Much of the tribe’s economic success is attributed to Denson’s predecessor, the late Phillip Martin, who was known as the “Moses of the Choctaws” because he led the tribe from poverty to prosperity through economic development.
But the recent scandal has shaken the tribe’s financial foundation.
Two days after the feds came, Moody’s Investors Service downgraded $200 million in securities borrowed by the Choctaw Resort Development Enterprise to junk bond status.
Moody’s stated the investigation may “indicate potential internal control weaknesses and could affect Choctaw’s casino operations in the future.”
In August, Price Waterhouse Coopers quit as the outside auditor for the tribe’s casinos.
Calls and emails seeking comment were not returned, but Denson is addressing concerns, sometimes in quiet. One afternoon a few days after the raid, Denson walked into Willis’ thrift shop for a meeting.
Vicky Rangel, 52, who sells phone service for an Internet-based company, was there along with Willis. She and Willis pressed the chief for more transparency in government. “I’m going to try,” they said he told them.
Rangel and Willis said they replied: “Well, if you don’t, we’re going to assume you’re hiding something.”

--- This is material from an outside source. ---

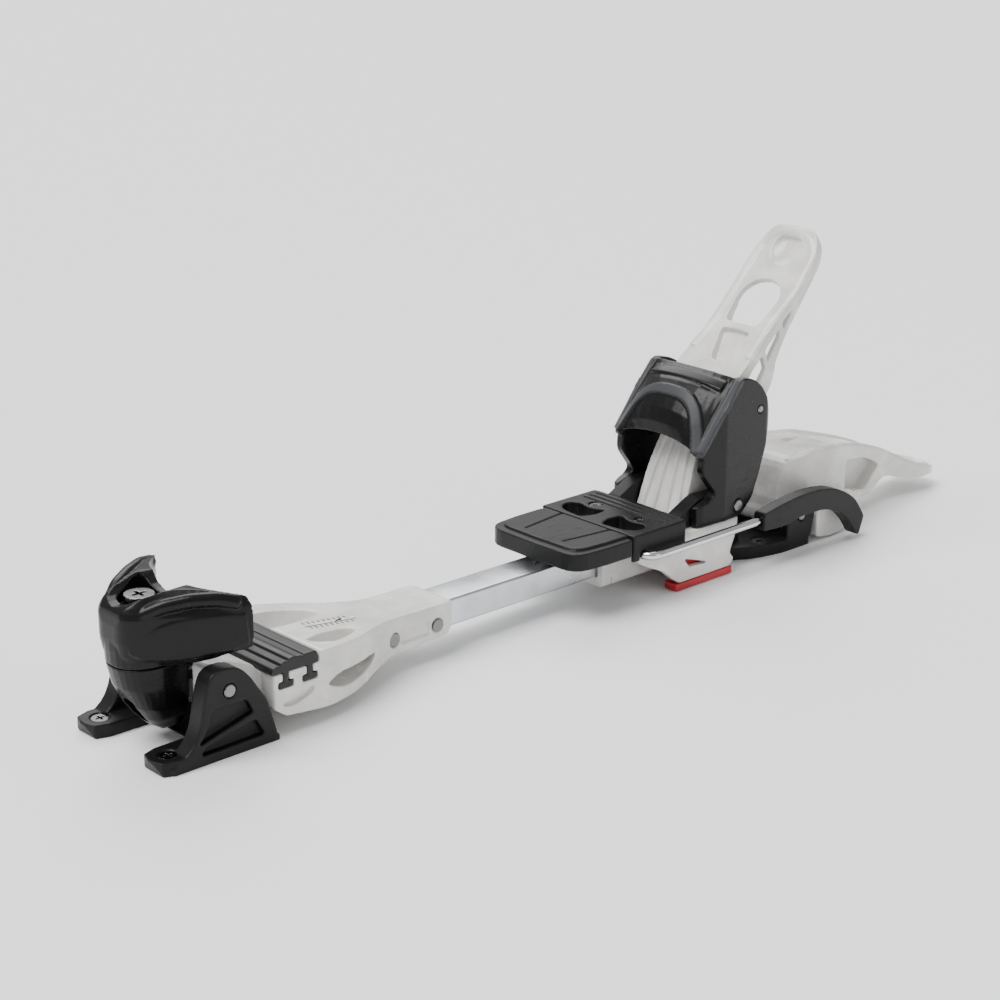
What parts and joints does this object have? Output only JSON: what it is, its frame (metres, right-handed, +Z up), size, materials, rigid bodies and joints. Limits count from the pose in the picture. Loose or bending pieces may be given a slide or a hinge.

Though the controversy pits Choctaw against Choctaw, some tribal members grumble privately about the role of the FBI, calling its presence another reminder of unwanted federal intervention in tribal affairs.
That fact that the FBI’s nearest office is based in Jackson probably doesn’t help, symbolically. The city is named after President Andrew Jackson, who signed the Indian Removal Act in 1830 that forced thousands of southern tribes from their lands and into the Great American Desert, which became Indian Territory — or as it’s known today, Oklahoma.
According to Judith Nies book “Native American History,” about 13,000 Choctaws left, 4,000 of whom died on the Trail of Tears. Nearly 7,000 defied the order, stayed and, eventually, were granted land for a reservation in Mississippi.
Highway 16 can take you there today. It divides the casinos that anchor the tribe, which is now divided itself.